Et encore, le réjouissant fragment soixante-et-six, de la même traduction:
Le feu survenant jugera et saisira toutes choses.
Et tandis que je voletais doucement au travers des pensées d’Héraclite, je me rendis soudain compte que mon feu de Noël, laissé trop longtemps à lui-même, était en train de décliner et menaçait même de s’éteindre. Je saisis donc le tisonnier posé juste à côté de l’âtre afin d’agiter quelque peu les cylindriques victimes dont l’agonie me procurait ces bons et précieux moments de méditation. Contempler l’âtre est un bonheur, me dis-je alors que le feu reprenait de l’ardeur, parce que c’est un moment de communion avec le brasier du monde – le même brasier qui, en d’autres circonstances, peut nous être si douloureux. Fort de cette idée, je délaissai l’âtre pour aller m’occuper d’un autre feu: celui de ce chaos d’idées et d’élans qui m’animent – car nous sommes tous, humains, de petites flammes marchantes et parlantes.
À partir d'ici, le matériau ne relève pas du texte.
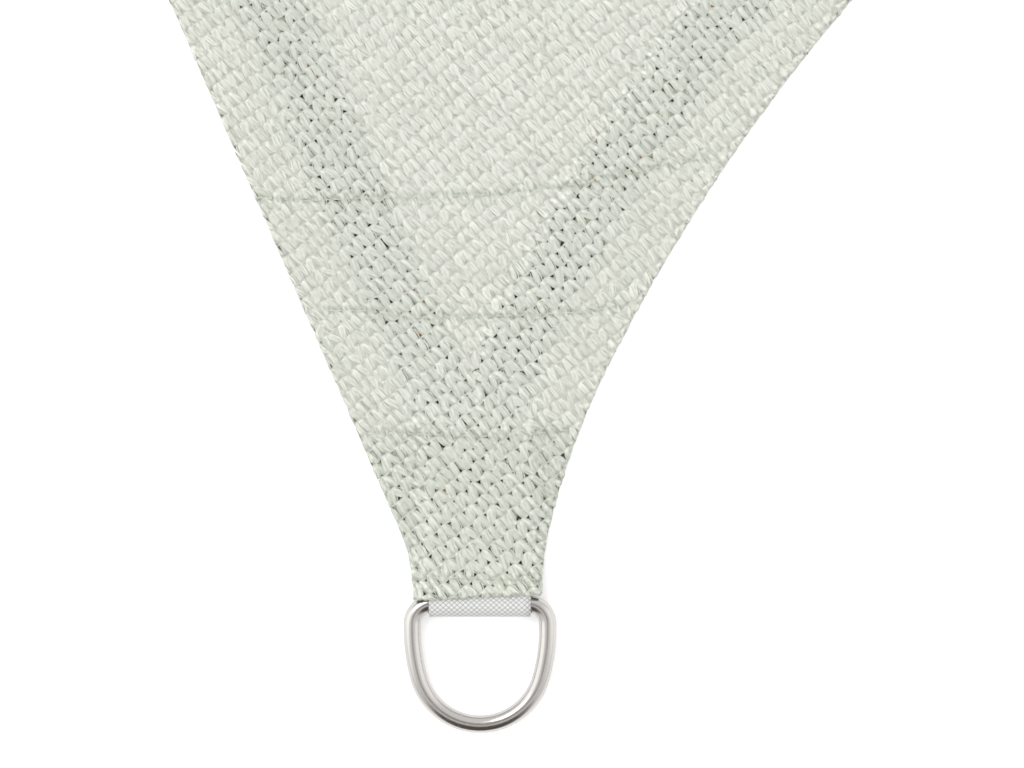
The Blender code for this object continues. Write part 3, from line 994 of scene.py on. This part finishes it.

Puis, muni de cet autre genre de tisonnier qu’on appelle « philosophie », je commençai à agiter mes petites angoisses. Elles brûleront si bien, et la communion sera si bonne !
C’est un joli texte. La science ne dit pas pourquoi le feu mais comment le feu. Le feu, comme tout chose humaine, est donc magique. La « beauté » du feu semble interculturelle. Peut-être est parce qu’il s’agit de l’une des choses les plus anciennes que l’homme ait « imaginée ».